Status of the production sites
Netarkivet: SAS
- Our third broad crawl 2012 is well under way, first step (with a limit of 10 MB per domain) started on Aug. 15th, second step (with a limit of 8 GB per domain) started on Sept. 3rd. So far we have harvested about 18 TB.
- Some jobs from our most frequently done harvest definitions (6 times a day) had been a little bit tricky: they did not stop, were just “hanging” when they were 99 % done. We located the problem: domains from one of the big Danish media groups. Fortunately they cooperated to solve the problem.
- We just started a new event crawl on a tax cause of the Danish Prime Minister’s husband. This event is of potential interest because a commission has been settled to investigate a supposed political leak, and also the role of the press is part of the case.
- We are working on an article for the library journal “Microform and Digitisation Review” on the curational aspects of the work with Netarchive
- BNF:
This summer, BnF launched a new type of harvest. We observed that blog platforms did not have a good representation in our broad crawl because of the small budget dedicated to each domain. So we prepared a selective crawl with 16 well-known French platforms (such as free.fr, skyrock.com, typepad.com). We extracted the names of sites located on these domains from all the host reports found in NAS (that means reports from 2010 to 2012). We only kept those which are still active. This gave us a list of 430 000 seeds, which we harvested during a period of two weeks. We still need to do quality assurance.
- ONB:
- Currently crawling of academic ac.at and governmental gv.at websites in 2nd Stage (Limit 7 GB)

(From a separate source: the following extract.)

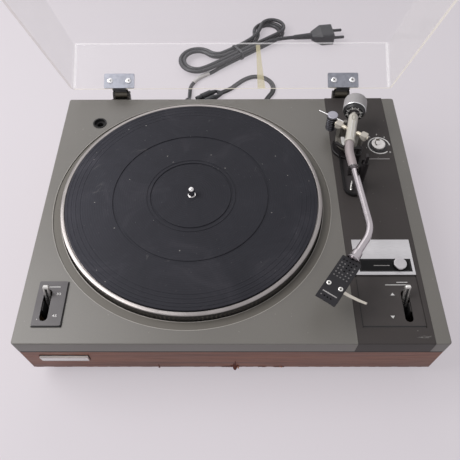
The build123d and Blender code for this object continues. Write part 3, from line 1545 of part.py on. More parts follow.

- Find the list of heavy used Pages from Heritrix 1.14.4 User interface following this link: Heavily used Pages from Heritrix 1.14 Webinterface
Date for NAS workshop at SB
Could we postpone the meeting to the 5.-6. November?
BnF would prefer to stick to the 29-30. As Mikis will be attending another meeting on the 30. 13-15 and Bjarne will away on the 30, we should try to have the discussions relevant for Mikis and Bjarne whenthey are available.
Date for next joint tele-conference.
Oktober 16. 13-14?